Interestingly, Chelsea currently have 32 players - many of whom English - scattered on loan across Europe, more than any other team. And for a young player, little confidence can be taken from being loaned consecutively to numerous difference clubs, especially if you feel you’ve been performing well.
A fascinating example can be found in Patrick Bamford, a now 22-year-old centre-forward who joined Chelsea from Nottingham Forest in 2012.
Bamford, who has been loaned out five times by Chelsea to five separate clubs, fired at his first loaned club MK Dons as he averaged just shy of a goal every other game.
He replicated this goal-scoring form at his next loan spells at Derby County and then Middlesborough, but was never recalled by Chelsea despite gathering a lot of media attention.
At this point, it was important for Chelsea to finally show some faith in the young forward and really back him, potentially giving him the confidence to fulfil his obvious talent.
Instead, he was sent to Crystal Palace and was shunned for Connor Wickham and Dwight Gayle. A few bad substitute performances for them and he is sent back to Chelsea before being subsequently discarded back on loan to Norwich City for the remainder of the season.
Bamford was an opportunity. An opportunity to hijack the momentum he had gathered from the Championship and develop a brilliant young striker. But this was simply never going to happen at a club like Chelsea, he never stood a chance. Mourinho never gave the young Englishman a chance.
So Chelsea have had a disastrous defence to their Premier League crown, Radamel Falcao a flop, Diego Costa injured or not firing and Romelu Lukaku long gone. Surely there would have been an opening to give a young striker a chance to prove himself?
Instead, the Blues sign Alexandre Pato, a player so clearly on the wrong side of his sell-by date - a complete injustice to Chelsea’s decorated youth system.
Chelsea have consistently let young talent slip through their fingers but continue to emerge without criticism because of their constant success rate in winning trophies. Only doing so having bought a fresh £100 million crop of players. But with the arguably irreplaceable old guard of Frank Lampard, Didier Drogba, Petr Cech and Terry depleted to just one man, maybe some more criticism will be directed at not just their recruitment system but managerial philosophy.
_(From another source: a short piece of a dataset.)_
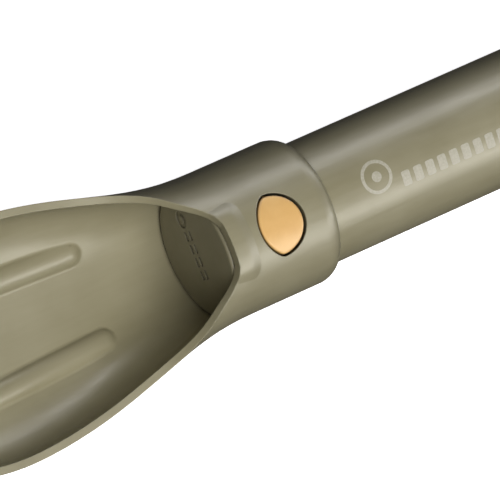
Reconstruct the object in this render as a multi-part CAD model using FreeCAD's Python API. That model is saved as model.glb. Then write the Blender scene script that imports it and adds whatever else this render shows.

Previous players such as Romelu Lukaku, Andre Schurrle and Daniel Sturridge are just a few of the stars that were neglected by Chelsea.
Schurrle interestingly was bought and then sold by Chelsea, only to be replaced by Juan Cuadrado who now himself is being bizarrely loaned out again at Juventus. Meanwhile, the German is thriving at Wolfsburg, scoring on Tuesday night to put his side through into the quarter-finals of the Champions League.
The frivolous use and neglect of players in the Chelsea squad and first team is a large contributing factor to their early season demise. Mourinho didn’t give nearly enough time to the new players and his dismissal will allow a new wave of players to breathe life into a side that grew stale over the period of a few months of poor football.
Guus Hiddink, however, seems to be turning things around at Chelsea. Although out of the Champions League, domestic results are going their way and this is potentially due to Hiddink gifting opportunities to youngsters such as Ruben Loftus-Cheek - a player Chelsea fans have been eager to see for a long time.
Hiddink has gifted the young defensive midfielder five premier league starts as well as blooding Bertrand Traore and Robert Kenedy with first team starts, the latter having rewarded the faith shown in him by his manager with a stunning early strike against Norwich. The Brazilian also impressively held his own in the tough Champions League fixture against PSG on Wednesday evening.
This season’s Premier League is showing that the time has come to start showing faith in young English academy products. Dele Alli, Harry Kane and Marcus Rashford are just a few of the names that have taken the Premier League by storm, all benefitting from their respective managers keeping faith in them.
Not only does this benefit our domestic sides but it also suggests things are looking up for England nationally. Had this type of rotation started with Mourinho then perhaps Chelsea’s season would have gone a lot differently.